Il confronto con i giganti di Internet è sconfortante. Fino a pochi anni fa, i colossi del web non pagavano nessuna imposta all'Italia. Una decina di anni fa la Procura di Milano, sotto la guida dell'ex pm di Mani Pulite Francesco Greco, ha cominciato ad aprire robuste indagini fiscali, accusando le maggiori multinazionali di tenere nascosta la loro filiale italiana (chiamata in gergo «stabile organizzazione») per non dichiarare alcun reddito e azzerare così le tasse. Per evitare i rischi di un processo penale, anche i colossi di Internet hanno deciso di patteggiare, siglando un accordo («accertamento con adesione») con l'Agenzia delle Entrate. Apple, alla fine del 2015, ha versato al fisco italiano 318 milioni di euro. Google, nel 2017, ne ha pagati 306, Amazon 100. Facebook, nel 2018, ha sborsato più di cento milioni. Nel 2022 anche Netflix ha risarcito oltre 55 milioni.

 

Siglando quegli accordi fiscali, le multinazionali si erano impegnate a regolarizzare le filiali italiane e a pagare tutte le tasse future. L'ufficio studi di Mediobanca, l'anno scorso, ha pubblicato un rapporto che mostra com'è andata a finire. Nel 2021, in Italia, Meta ha dichiarato ricavi per oltre 343 milioni e ne ha pagati meno di 3 di tasse.
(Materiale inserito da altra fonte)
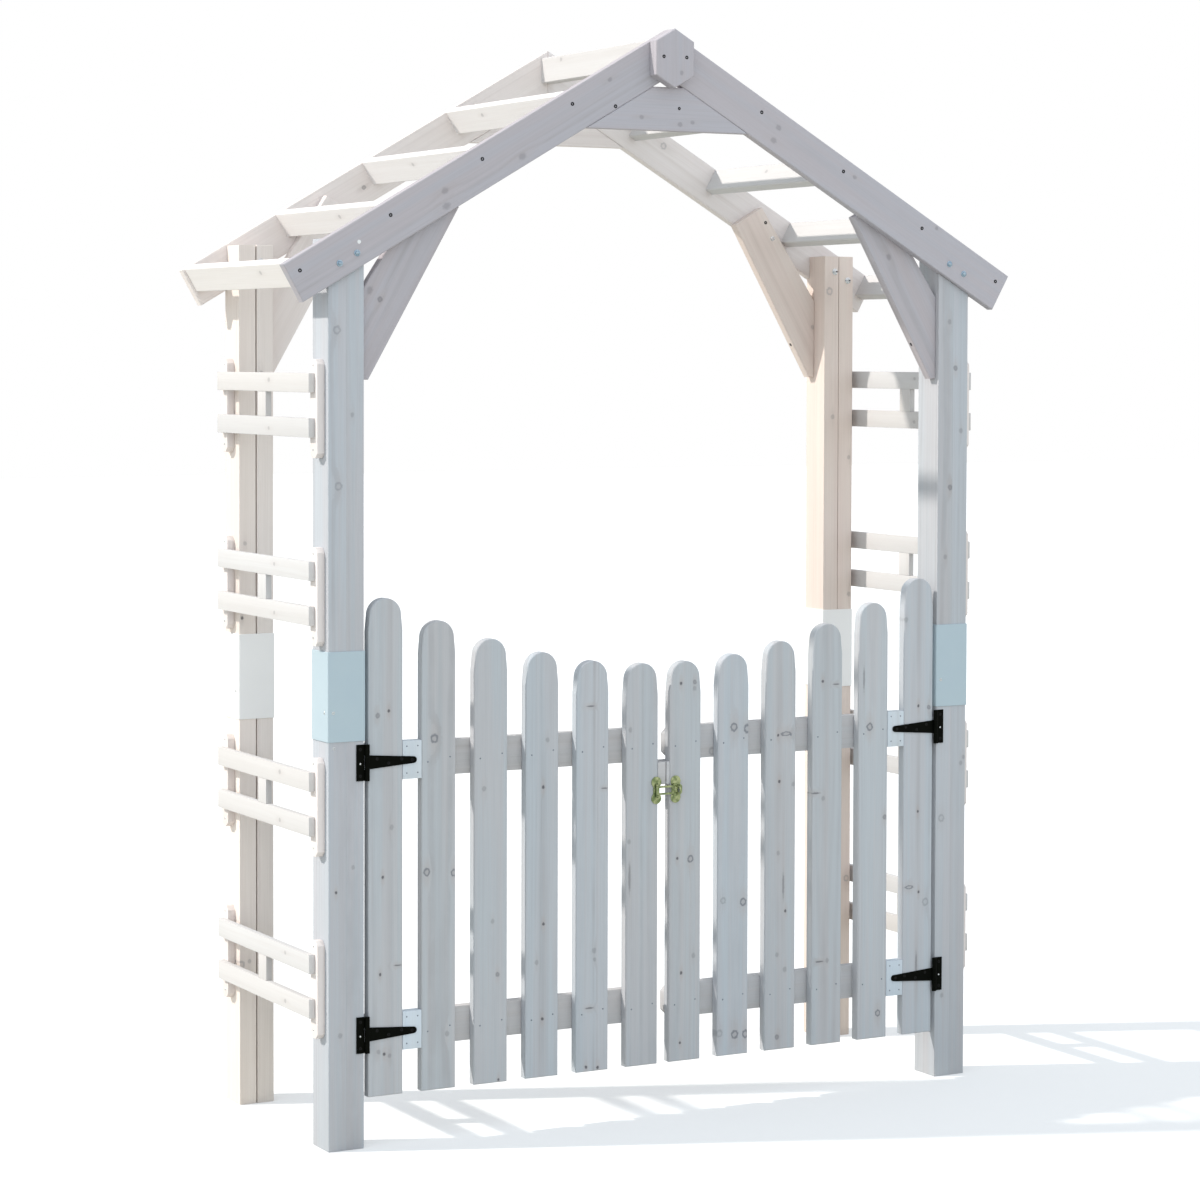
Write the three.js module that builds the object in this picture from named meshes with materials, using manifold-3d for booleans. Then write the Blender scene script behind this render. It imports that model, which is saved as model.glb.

Le dieci maggiori società italiane controllate da Amazon nel nostro Paese, secondo lo studio di Mediobanca, hanno incassato oltre 2,8 miliardi e versato imposte sui profitti per circa 35 milioni. Microsoft ha fatturato 925 milioni e ne ha sborsati 22 di imposte dirette. Google-Alphabet ha avuto ricavi per 728 milioni e ne ha pagati otto di tasse.

 

Un portavoce di Amazon ha precisato a L’Espresso che il gruppo paga regolarmente l’Iva e che nel 2021 ha versato al fisco italiano in totale, tra imposte dirette e indirette, oltre 751 milioni di euro: più del doppio dei 345 milioni pagati nel 2020. Sempre nel 2021, i ricavi complessivi delle attività di tutte le società di Amazon in Italia sono stati di oltre 8,75 miliardi, il 21 per cento in più dei 7,25 miliardi incassati del 2020. Nello stesso anno gli investimenti totali hanno raggiunto i quattro miliardi, con 609 milioni di euro di spese in conto capitale, cioè per infrastrutture di distribuzione, uffici e centri dati.

 

Dopo e nonostante i patteggiamenti fiscali con l'Italia e altri Stati della Ue, come Francia e Germania, diversi giganti di Internet hanno anche continuato a spostare somme enormi nei paradisi fiscali, spesso attraverso nazioni europee conniventi come Irlanda e Lussemburgo. Solo dal 2019 al 2021, come si legge nel rapporto di Mediobanca, il gruppo Microsoft ha evitato di pagare tasse per 6,9 miliardi di euro, Google-Alphabet per 5,2, Meta-Facebook per 3,6 miliardi, approfittando legalmente di regimi a bassa tassazione. I più furbi del pianeta sono i cinesi di Tencent, il colosso dei videogiochi e dei social asiatici, che nello stesso triennio ha trasferito più di 13,4 miliardi tra le Isole Vergini Britanniche e le Cayman, dove le società e i loro azionisti non pagano alcuna imposta: tassazione zero.